Start of Recorded data

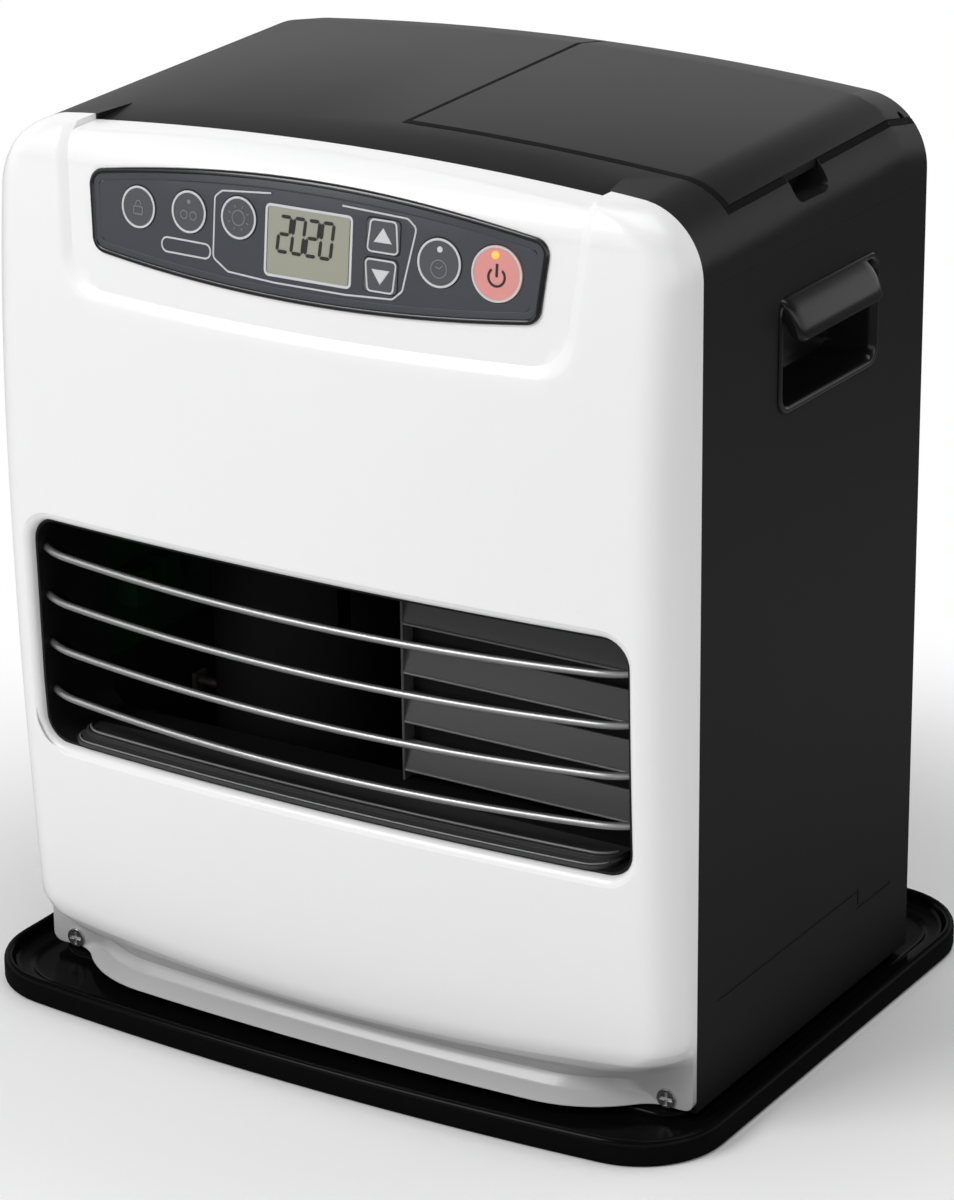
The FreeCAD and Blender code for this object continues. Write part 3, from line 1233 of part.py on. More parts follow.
def make_rear_panel():
    back = REAR_FACE - SHEET
    half = CABINET_HALF - 2 * SHEET
    panel = box(-half, half, back - REAR_SHEET, back, SIDE_FOOT, SIDE_TOP)
    panel = panel.cut(rod(FAN_OPENING_R, OVERRUN, V(FAN_X, back - OVERRUN / 2, FAN_Z), BACK))
    panel = panel.cut(rod(GLAND_R, OVERRUN, V(GLAND_X, back - OVERRUN / 2, GLAND_Z), BACK))
    for place in screw_places()[1]:
        panel = panel.cut(rod(SCREW_SHANK_R + PIN_GAP, OVERRUN, place - BACK * OVERRUN / 2, BACK))
    return panel


def make_guard():
    back = REAR_FACE - SHEET
    centre = V(FAN_X, back, FAN_Z)
    parts = [tube(GUARD_R, GUARD_R - GUARD_RING, GUARD_WIRE, centre, BACK)]
    hub = GUARD_R / (GUARD_RINGS + 1)
    parts.append(rod(hub, GUARD_WIRE, centre + BACK * (GUARD_DEPTH - 2 * GUARD_WIRE), BACK))
    span = GUARD_R - GUARD_RING - hub
    rise = GUARD_DEPTH - 2 * GUARD_WIRE
    for index in range(1, GUARD_RINGS):
        share = index / GUARD_RINGS
        radius = GUARD_R - GUARD_RING - span * share
        depth = rise * share
        parts.append(tube(radius, radius - GUARD_WIRE, GUARD_WIRE, centre + BACK * depth, BACK))
    for index in range(GUARD_SPOKES):
        half = GUARD_WIRE / 2
        outline = [V(-half, 0, GUARD_R - GUARD_RING / 2), V(-half, GUARD_WIRE, GUARD_R - GUARD_RING / 2),
                   V(-half, rise + GUARD_WIRE, hub / 2), V(-half, rise, hub / 2)]
        spoke = polygon_prism(outline, RIGHT * GUARD_WIRE)
        spoke.translate(centre)
        spoke.rotate(centre, BACK, 360 * index / GUARD_SPOKES)
        parts.append(spoke)
    return joined(parts)


def make_filter():
    front = REAR_FACE - SHEET + JOINT_GAP
    back = front + GUARD_DEPTH + 2 * JOINT_GAP + FILTER_BAR
    half = FILTER_HALF
    edge = FILTER_FRAME
    outer = rounded_box(FAN_X - half, FAN_X + half, front, back, FAN_Z - half, FAN_Z + half, edge, BACK)
    hollow = half - FILTER_BAR
    inner = rounded_box(FAN_X - hollow, FAN_X + hollow, front - OVERRUN, back - FILTER_BAR,
                        FAN_Z - hollow, FAN_Z + hollow, edge - FILTER_BAR, BACK)
    window = box(FAN_X - half + edge, FAN_X + half - edge, back - OVERRUN, back + OVERRUN,
                 FAN_Z - half + edge, FAN_Z + half - edge)
    frame = outer.cut(inner).cut(window)
    bars = [frame]
    span = 2 * (half - edge)
    for index in range(1, FILTER_BARS):
        offset = -span / 2 + span * index / FILTER_BARS
        wire = FILTER_BAR / 2
        reach = half - edge / 2
        x = FAN_X + offset
        z = FAN_Z + offset
        bars.append(box(x - wire, x + wire, back - FILTER_BAR, back, FAN_Z - reach, FAN_Z + reach))
        bars.append(box(FAN_X - reach, FAN_X + reach, back - FILTER_BAR, back, z - wire, z + wire))
    return joined(bars)


def make_main_board():
    wall = -CABINET_HALF + SHEET
    x = MAIN_BOARD_X
    parts = [box(x, x + BOARD_WALL, MAIN_BOARD_FRONT, MAIN_BOARD_REAR, MAIN_BOARD_FOOT, MAIN_BOARD_TOP)]
    for y in (MAIN_BOARD_FRONT + 2 * POST_R, MAIN_BOARD_REAR - 2 * POST_R):
        for z in (MAIN_BOARD_FOOT + 2 * POST_R, MAIN_BOARD_TOP - 2 * POST_R):
            parts.append(rod(POST_R, x - wall, V(wall, y, z), RIGHT))
    for index in range(COMPONENT_ROWS):
        y = MAIN_BOARD_FRONT + COMPONENT_WIDTH * (index + 1 / 2)
        high = COMPONENT_HEIGHT * (1 - index / (2 * COMPONENT_ROWS))
        for z in (MAIN_BOARD_FOOT + COMPONENT_WIDTH, MAIN_BOARD_TOP - 2 * COMPONENT_WIDTH):
            face = x + BOARD_WALL
            parts.append(box(face, face + high, y, y + COMPONENT_WIDTH / 2, z, z + COMPONENT_RISE))
    return joined(parts)


def make_tilt_switch():
    left = TILT_X
    front = FRONT_PLANE + 2 * SHEET
    top = DECK_TOP + TILT_SIZE
    body = box(left, left + TILT_SIZE, front, front + TILT_SIZE, DECK_TOP, top)
    return body.fuse(rod(TILT_SIZE / 3, TILT_SIZE / 4, V(left + TILT_SIZE / 2, front + TILT_SIZE / 2, top)))


def make_sensor():
    back = REAR_FACE - SHEET
    base = V(GLAND_X, back, SENSOR_Z)
    reach = 2 * SENSOR_R
    clip = box(base.x - reach, base.x + reach, back, back + SENSOR_R / 2, base.z - reach, base.z + reach)
    return clip.fuse(rod(SENSOR_R, SENSOR_LENGTH, base, BACK))


def make_gland():
    back = REAR_FACE - SHEET
    base = V(GLAND_X, back - GLAND_LENGTH, GLAND_Z)
    flange = rod(GLAND_FLANGE_R, GLAND_LENGTH / 2, base + BACK * GLAND_LENGTH, BACK)
    body = rod(GLAND_R, 2 * GLAND_LENGTH, base, BACK).fuse(flange)
    return body.cut(rod(GLAND_BORE_R, OVERRUN * 2, base - BACK * OVERRUN, BACK))


def build():
    parts = {
        "base_tray": make_tray(),
        "front_panel": make_front_panel(),
        "cabinet_screws": make_screws(),
        "side_panel_left": make_side(-1),
        "side_panel_right": make_side(1),
        "handle_left": make_handle(-1),
        "handle_right": make_handle(1),
        "top_cover": make_cover(),
        "tank_lid": make_lid(),
        "lid_hinge_pins": make_hinge_pins(),
        "control_bezel": make_bezel(),
        "control_face": make_control_face(),
        "lcd_window": make_lcd_window(),
        "lcd_module": make_lcd_module(),
        "control_board": make_control_board(),
        "outlet_duct": make_duct(),
        "outlet_sill": make_sill(),
        "outlet_baffle": make_baffle(),
        "tank_partition": make_partition(),
        "cartridge_tank": make_cartridge(),
        "tank_cap": make_cap(),
        "tank_bail": make_bail(),
        "tank_gauge": make_gauge(),
        "fixed_tank": make_sump(),
        "fuel_strainer": make_strainer(),
        "fuel_pump": make_pump(),
        "fuel_pipe": make_pipe(),
        "burner_deck": make_burner_deck(),
        "burner_pot": make_pot(),
        "burner_head": make_head(),
        "combustion_chamber": make_chamber(),
        "heat_shield": make_shield(),
        "vaporizer": make_vaporizer(),
        "igniter": make_probe(-PROBE_SPREAD, ROD_R),
        "flame_rod": make_probe(PROBE_SPREAD, ROD_LENGTH / 2),
        "blower_housing": make_blower_housing(),
        "blower_impeller": make_impeller(),
        "blower_motor": make_blower_motor(),
        "fan_blades": make_fan(),
        "fan_motor": make_fan_motor(),
        "fan_bracket": make_fan_bracket(),
        "rear_panel": make_rear_panel(),
        "fan_guard": make_guard(),
        "rear_filter": make_filter(),
        "main_board": make_main_board(),
        "tilt_switch": make_tilt_switch(),
        "room_sensor": make_sensor(),
        "cord_gland": make_gland(),
    }
    for name in BUTTON_NAMES:
        parts[name] = make_button(name)
    for index in range(LOUVER_COUNT):
        parts["louver_%d" % (index + 1)] = make_louver(index)
    return parts


os.makedirs("parts", exist_ok=True)
for name, shape in build().items():
    shape.exportStep(os.path.join("parts", name + ".step"))
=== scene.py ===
import math
import bmesh
import bpy
from mathutils import Matrix, Vector


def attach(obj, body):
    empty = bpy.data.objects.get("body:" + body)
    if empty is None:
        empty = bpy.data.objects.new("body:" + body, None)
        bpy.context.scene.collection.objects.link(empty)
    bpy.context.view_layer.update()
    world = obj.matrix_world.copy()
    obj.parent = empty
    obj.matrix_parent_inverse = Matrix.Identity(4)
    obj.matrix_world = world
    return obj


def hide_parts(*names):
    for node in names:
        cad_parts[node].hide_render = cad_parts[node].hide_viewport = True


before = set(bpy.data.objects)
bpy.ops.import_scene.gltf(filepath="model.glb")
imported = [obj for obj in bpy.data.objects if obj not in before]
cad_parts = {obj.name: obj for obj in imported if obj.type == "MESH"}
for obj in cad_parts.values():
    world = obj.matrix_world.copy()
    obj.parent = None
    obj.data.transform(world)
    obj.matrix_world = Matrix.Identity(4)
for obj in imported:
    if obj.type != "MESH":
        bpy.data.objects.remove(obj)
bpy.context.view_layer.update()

MM = 0.001

# Every size is in millimetres, from the middle of the cabinet's foot print at floor level.

# Cabinet and front pressing
CABINET_HALF = 169
FRONT_PLANE = -96
REAR_FACE = 101
FRONT_REACH = 133.2
BOW_RADIUS = 1650
BARREL_HEIGHT = 262
BARREL_LOWER_RADIUS = 2600
BARREL_UPPER_RADIUS = 1050
RIM_RADIUS = 22
SIDE_CORNER = 17
CROWN_TOP = 410.6
CROWN_RADIUS = 1560
CROWN_CORNER = 31
SHOULDER_X = CABINET_HALF - CROWN_CORNER
SHOULDER_RISE = math.sqrt((CROWN_RADIUS - CROWN_CORNER) ** 2 - SHOULDER_X ** 2)
SHOULDER_START = 362
FRONT_WALL = 1.6
BOW_STEPS, CORNER_STEPS, SIDE_STEPS, TAB_STEPS, ARC_STEPS, OUTLINE_STEPS = 40, 12, 10, 8, 8, 24
FOOT_LEVELS, BARREL_LEVELS, SHOULDER_LEVELS, RIM_LEVELS = 30, 44, 18, 30
RIM_END = 88.5

# Foot of the front: it turns under, then runs down to two tabs that carry the screws
FRONT_FOOT = 41
PLINTH_FOOT = 9.5
PLINTH_COVE = 10
PLINTH_INSET = 9
PLINTH_CORNER_GAIN = 43
COVE_SHARES = (0, 0.05, 0.25, 0.75, 1, 0.6, -0.3)
FALL_SHARES = (0, 0.16, 0.32, 0.5, 0.72, 0.88, 1)
NARROW_SHARES = (0, 0.12, 0.4, 0.8, 1, 1, 1)
FOOT_SAG = 10
SAG_START = 14
SAG_FADE = 45
# Painted shade on the foot: below the turned-in edge the white enamel is mixed to this grey, fully under the low
# height and not at all above the high one.
FOOT_PAINTED_SHADE = (0.5, 0.5, 0.5, 1)
FOOT_PAINTED_SHADE_LOW = 20
FOOT_PAINTED_SHADE_HIGH = 36
TAB_THICK = 3
TAB_SWING = 6
TAB_CORNER = 4.5

# Cutters, which reach through the front from CUT_FRONT to CUT_BACK
CUT_FRONT = -170
CUT_BACK = -80
CORE_BACK = -70

# Recess for the controls: its slope is (growth of the outline, depth below the front)
RECESS_DEPTH = 2.5
RECESS_HALF_TOP = 131
RECESS_HALF_FOOT = 121
RECESS_FOOT_MID = 335.5
RECESS_FOOT_END = 338.5
RECESS_OPEN_TOP = 40
RECESS_CORNER = 17
RECESS_SLOPE = ((6.2, -1), (5.4, -0.05), (4.6, 0.12), (3.4, 0.6), (2.2, 1.4), (1.2, 2.0), (0.4, 2.4), (0, 2.7))
LONG_SIDE = 40
LONG_SIDE_PARTS = 32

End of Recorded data

* _Work instructions_
In the listing above, locate the line containing "return parts" and the line containing "obj.matrix_world = world", then transcribe both and every line between them verbatim.

* _Completed task_
    return parts


os.makedirs("parts", exist_ok=True)
for name, shape in build().items():
    shape.exportStep(os.path.join("parts", name + ".step"))
=== scene.py ===
import math
import bmesh
import bpy
from mathutils import Matrix, Vector


def attach(obj, body):
    empty = bpy.data.objects.get("body:" + body)
    if empty is None:
        empty = bpy.data.objects.new("body:" + body, None)
        bpy.context.scene.collection.objects.link(empty)
    bpy.context.view_layer.update()
    world = obj.matrix_world.copy()
    obj.parent = empty
    obj.matrix_parent_inverse = Matrix.Identity(4)
    obj.matrix_world = world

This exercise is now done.